Copy each line exactly.

* [GIVEN INFORMATION]:
--

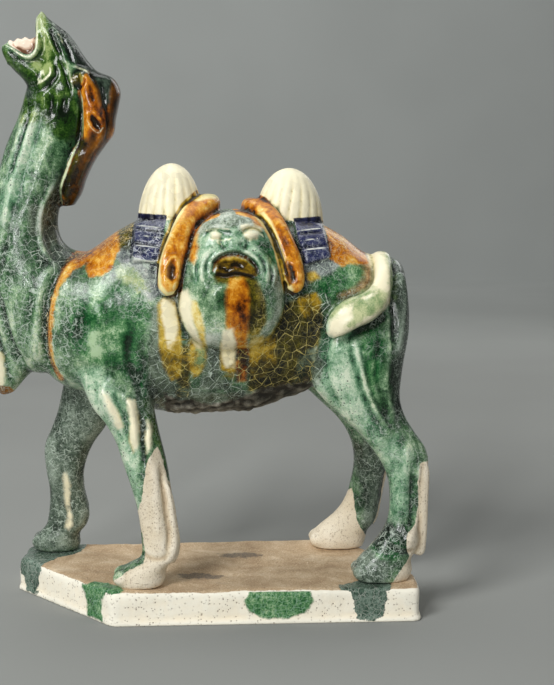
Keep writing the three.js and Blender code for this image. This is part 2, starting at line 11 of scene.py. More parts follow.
import bmesh
import bpy
import numpy as np
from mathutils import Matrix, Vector


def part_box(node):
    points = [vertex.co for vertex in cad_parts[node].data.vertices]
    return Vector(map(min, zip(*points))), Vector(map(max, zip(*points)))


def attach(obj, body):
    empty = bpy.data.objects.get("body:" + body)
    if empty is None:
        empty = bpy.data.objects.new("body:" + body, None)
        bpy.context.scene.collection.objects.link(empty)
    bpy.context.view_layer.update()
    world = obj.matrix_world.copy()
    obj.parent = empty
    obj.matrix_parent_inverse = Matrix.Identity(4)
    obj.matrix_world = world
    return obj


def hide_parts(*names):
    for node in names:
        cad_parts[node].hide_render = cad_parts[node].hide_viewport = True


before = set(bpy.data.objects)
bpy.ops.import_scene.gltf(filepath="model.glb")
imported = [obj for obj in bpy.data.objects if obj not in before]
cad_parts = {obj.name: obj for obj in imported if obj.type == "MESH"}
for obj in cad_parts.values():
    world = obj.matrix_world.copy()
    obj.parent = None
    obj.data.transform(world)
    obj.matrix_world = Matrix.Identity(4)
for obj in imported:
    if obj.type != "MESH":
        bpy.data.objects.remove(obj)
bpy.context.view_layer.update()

bl_info = {
    "name": "Sancai camel",
    "version": (1, 0, 0),
    "blender": (4, 5, 0),
    "location": "View3D > Sidebar > Camel",
    "description": "Models and glazes an earthenware camel on its slab",
    "category": "Object",
}

MM = 0.001
NEAR, FAR = -1, 1  # the left side, towards the camera, and the right side
BOTH = (NEAR, FAR)

SOLE = 21.3  # height of the soles above the slab's underside
BEDDING = 0.9  # how far the feet go into the slab
FRONT_FOOT_SPREAD = 42.5
HIND_FOOT_SPREAD = 38
HIP_SPREAD = 22
HIP_HEIGHT = 150  # above the soles
TOE_SIZE = (6.4, 5.2, 4.8)
TOE_SPREAD = 5.6
TOE_FROM_TIP = 6.2
TENDON_HALF_WIDTH = 2.1
TENDON_HALF_DEPTH = 3.6
TENDON_BEDDING = 1.5
TENDON_ENDS = [0.5, 0.85]  # shares of its size at each end of a tendon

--

* [REPLY TO THE TASK]:
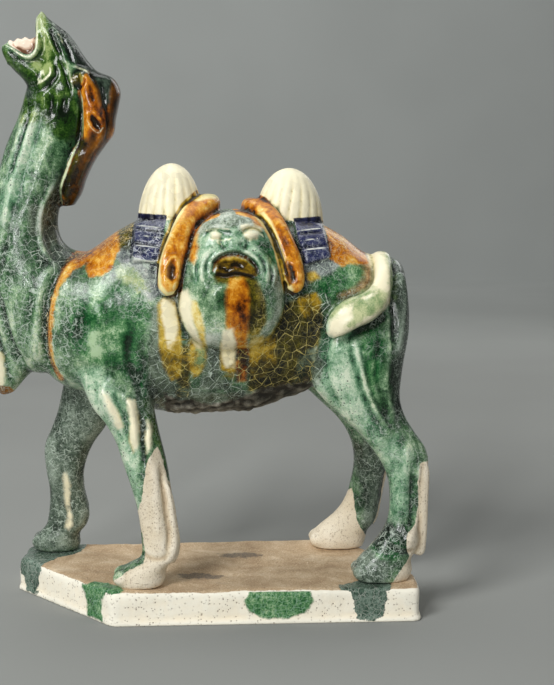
Keep writing the three.js and Blender code for this image. This is part 2, starting at line 11 of scene.py. More parts follow.
import bmesh
import bpy
import numpy as np
from mathutils import Matrix, Vector


def part_box(node):
    points = [vertex.co for vertex in cad_parts[node].data.vertices]
    return Vector(map(min, zip(*points))), Vector(map(max, zip(*points)))


def attach(obj, body):
    empty = bpy.data.objects.get("body:" + body)
    if empty is None:
        empty = bpy.data.objects.new("body:" + body, None)
        bpy.context.scene.collection.objects.link(empty)
    bpy.context.view_layer.update()
    world = obj.matrix_world.copy()
    obj.parent = empty
    obj.matrix_parent_inverse = Matrix.Identity(4)
    obj.matrix_world = world
    return obj


def hide_parts(*names):
    for node in names:
        cad_parts[node].hide_render = cad_parts[node].hide_viewport = True


before = set(bpy.data.objects)
bpy.ops.import_scene.gltf(filepath="model.glb")
imported = [obj for obj in bpy.data.objects if obj not in before]
cad_parts = {obj.name: obj for obj in imported if obj.type == "MESH"}
for obj in cad_parts.values():
    world = obj.matrix_world.copy()
    obj.parent = None
    obj.data.transform(world)
    obj.matrix_world = Matrix.Identity(4)
for obj in imported:
    if obj.type != "MESH":
        bpy.data.objects.remove(obj)
bpy.context.view_layer.update()

bl_info = {
    "name": "Sancai camel",
    "version": (1, 0, 0),
    "blender": (4, 5, 0),
    "location": "View3D > Sidebar > Camel",
    "description": "Models and glazes an earthenware camel on its slab",
    "category": "Object",
}

MM = 0.001
NEAR, FAR = -1, 1  # the left side, towards the camera, and the right side
BOTH = (NEAR, FAR)

SOLE = 21.3  # height of the soles above the slab's underside
BEDDING = 0.9  # how far the feet go into the slab
FRONT_FOOT_SPREAD = 42.5
HIND_FOOT_SPREAD = 38
HIP_SPREAD = 22
HIP_HEIGHT = 150  # above the soles
TOE_SIZE = (6.4, 5.2, 4.8)
TOE_SPREAD = 5.6
TOE_FROM_TIP = 6.2
TENDON_HALF_WIDTH = 2.1
TENDON_HALF_DEPTH = 3.6
TENDON_BEDDING = 1.5
TENDON_ENDS = [0.5, 0.85]  # shares of its size at each end of a tendon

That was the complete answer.